The CAP theorem

Can't have all three of: consistency, availability, tolerance to
partitions


CAP theorem was
 - proposed by Eric Brewer in a keynote in 2000
   - as a conjecture on how to build reliable distributed systems
 - later proven by Gilbert & Lynch [2002]
   - actually making it a theorem
   - but with a specific set of definitions that don't necessarily
     match what you'd assume (or Brewer meant!)
     - i.e., much less general
 - really influential on the design of NoSQL systems
 - and really controversial
   - Stonebraker: the CAP theorem, therefore, encourages engineers to
     make awful decisions. 
 - usually misinterpreted!

Usual misinterpretation
  - pick any two: consistency, availability, partition tolerance
  - then, usually: I want my system to be available, so consistency
    has to go
  - or, alternatively: I need my system to be consistent, so it's not
    going to be available
  - three possibilities: CP, AP, CA systems

First problem:
  - what does it mean to choose or not choose partition tolerance?
  - it's a property of the environment, other two are goals
  - in other words, what's the difference between a "CA" and "CP"
    system? both give up availability on a partition!
  - note that Brewer's initial statement claimed that this was OK
    (single-site systems)
  - better phrasing: if the network can have partitions, do we give up
    on consistency or availability?

Other problems:
  - is it really black and white?
  - what does (not) providing consistency mean?

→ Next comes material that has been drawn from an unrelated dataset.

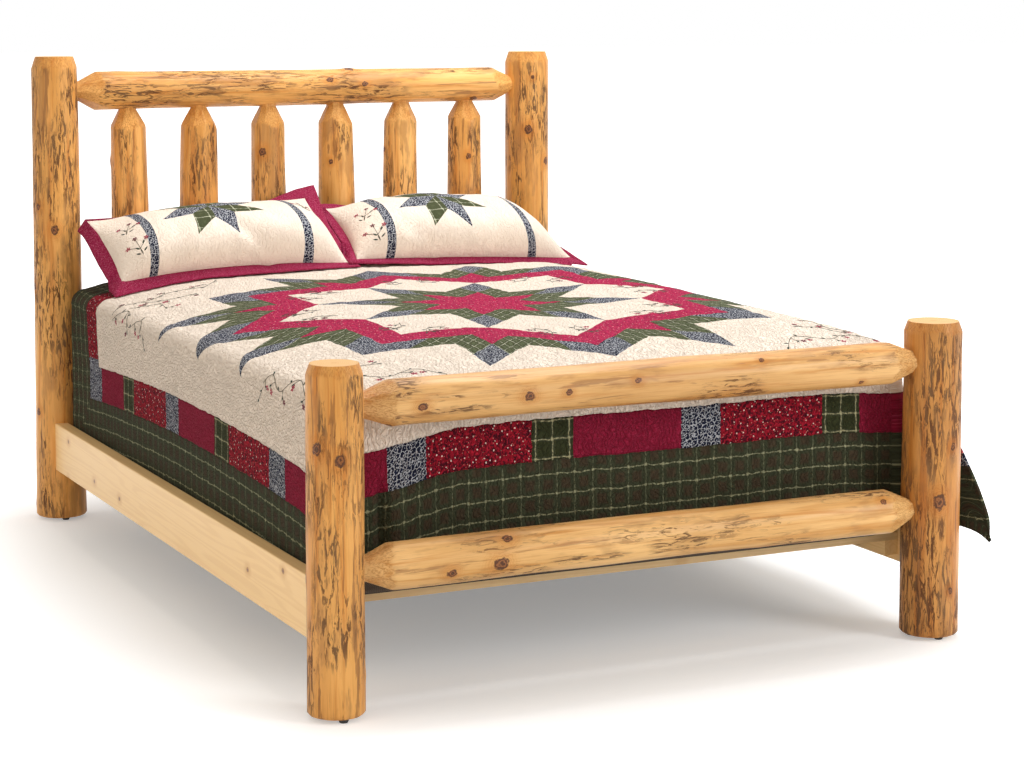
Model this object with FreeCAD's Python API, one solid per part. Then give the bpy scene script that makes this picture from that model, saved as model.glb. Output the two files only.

What about weak
    consistency level?
  - what does not providing availability mean? does that mean the
    system is always down?
  - what if I don't care about network partitions? they're really
    rare, right
      - alternatively, if this only applies during network partitions,
        what about the rest of the time?

So let's look at a more precise statement:
  - if the network is subject to communication failures
    - meaning messages may be delayed and sometimes lost forever
    - includes the possibilty of a partition
  - then it is impossible to implement a linearizable service
    - in the paper, "atomic read/write shared memory"
  - that guarantees a response to every request
    - i.e., any node can respond

Proving this statement
 - not especially surprising!
 - if there are two nodes, A and B, and they can't communicate
 - then a write on A can't affect B
 - but subsequent reads on B need to see A's result

Isn't this just FLP?
 - or is one reducible to the other
 - same flavor of argument, but important differences!
 - CAP has more network failures: can drop packets arbitrarily
   - FLP: can just delay packet delivery
 - CAP has stronger availability requirement: every node must be able
    to participate
    - FLP: failed nodes don't need to reach consensus
 - so FLP is a stronger result (assumes less about network failures,
   requires less availability)
 - in other words, FLP should be more surprising than CAP

Where do systems we've seen so far fall in?
 - lab2 - consistency; availability fails under lots of conditions
 - Paxos - consistency
   - when does availability fail? if more than half of nodes go down
 - Chubby - consistency, same answer
 - Spanner - consistency,
 - Dynamo - availability, consistency can fail even in the normal case

But Paxos/Spanner/Chubby are designed to be highly available
 - remain available as long as a majority can communicate
 - this is not availability in CAP terms, though: that means *any*
   node can process requests even when partioned
 - so possible that CAP availability is not what we really want?
   - as long as we have a majority online, can just redirect clients
     to nodes in that majority
   - on the other hand, still have to decide what happens when they
     can't communicate

Do we really care about partitions?
 - Mike Stonebraker says we shouldn't, they don't happen often
 - "it doesn’t much matter what you do when confronted with network
    partitions"
 - Do you agree?
 - note that partition here just means one node is unable to
   communicate with others
     - not that the system is split neatly in half

OK, but partitions are rare
 - when the system is not partitioned, can we have consistency and
   availability
 - as far as the theorem is concerned, sure!
 - in practice?
   - systems that give up availability usually only fail when there's
     a partition
   - systems that give up consistency usually do this all the time
   - why?
      - is "almost" consistent useful?
      - performance!

Another "P": performance
 - providing strong consistency means coordinating across replicas
 - besides partitions, also means expensive latency cost
 - at least some operations must incur the cost of a wide-area RTT
 - can do better with weak consistency: only apply writes locally
   - then propagate asynchronously


CAP implications
 - can't have consistency when:
   - want the system to be always online
   - need to support disconnected operation
   - need faster replies than majority RTT
 - in practice: can have consistency and availability together under
   realistic failure conditions
   - a majority of nodes are up and can communicate
   - can redirect clients to that majority